Extra-ordinary struggler, like Nelson Mandela only dealt with the tensions between the personal and public expectations differently. Three parts to a struggle require tremendous balance for one to stay afloat; individual level - one has a family; at organizational level - one has to struggle to remain on top of conflicting ideals; and at the national level - one stands against a monstrous tyranny. This stage requires the shrewdness to galvanize diverse sentiments for change to occur. Therefore, indulgence in a revolution starts with the personal – espousing the ideals, articulating it, and mobilizing the masses.

In essence, Mwenda raises critical issues against KB that should strengthen KB's resolve to be part of the change, and realign him to the struggle that he helped to shape. To students of revolution, such experiences are a commonplace, and signify a difficult growth process from a part-time agent into the crux of it. Agents become impersonal at full submission to the struggle. This is characterized by giving the self wholly to the struggle to become impersonal. Nelson Mandela staked his family (personal) by choosing incarceration for 26 years because at that point, he had become impersonal. The lesson here is that to become impersonal to a revolution, one has to endure a process of personalization first. Personalization is about replenishing the individual’s conscience.

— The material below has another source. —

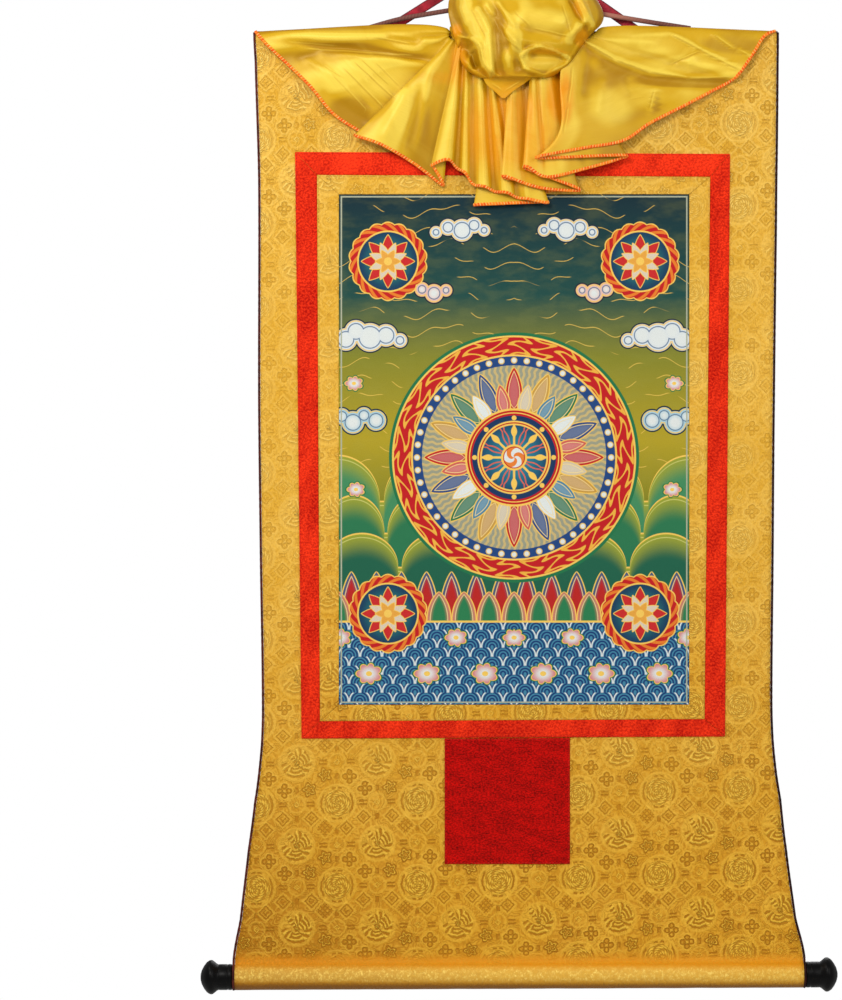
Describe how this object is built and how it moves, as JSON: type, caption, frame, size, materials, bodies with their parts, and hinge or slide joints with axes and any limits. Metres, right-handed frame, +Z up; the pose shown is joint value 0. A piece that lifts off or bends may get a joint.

My defence of KB stems from three fundamental experiences: One, in recognizing that Ugandans are fond of radical spontaneity - ideas that explodes and dies fast. Flirting with JPAM, who has not presented any attractive alternative policy options - as Mwenda demands of KB - is just that adrenalin rush moment for contradictions. It is about instant gratification. This speaks badly for a protracted struggle towards a fundamental change. Two, the politics of vote numbers, make KB an important factor in the change equation. Three, ceding Opposition gains at the grassroots to NRM Go - Forward is returning Uganda to a No-Party System.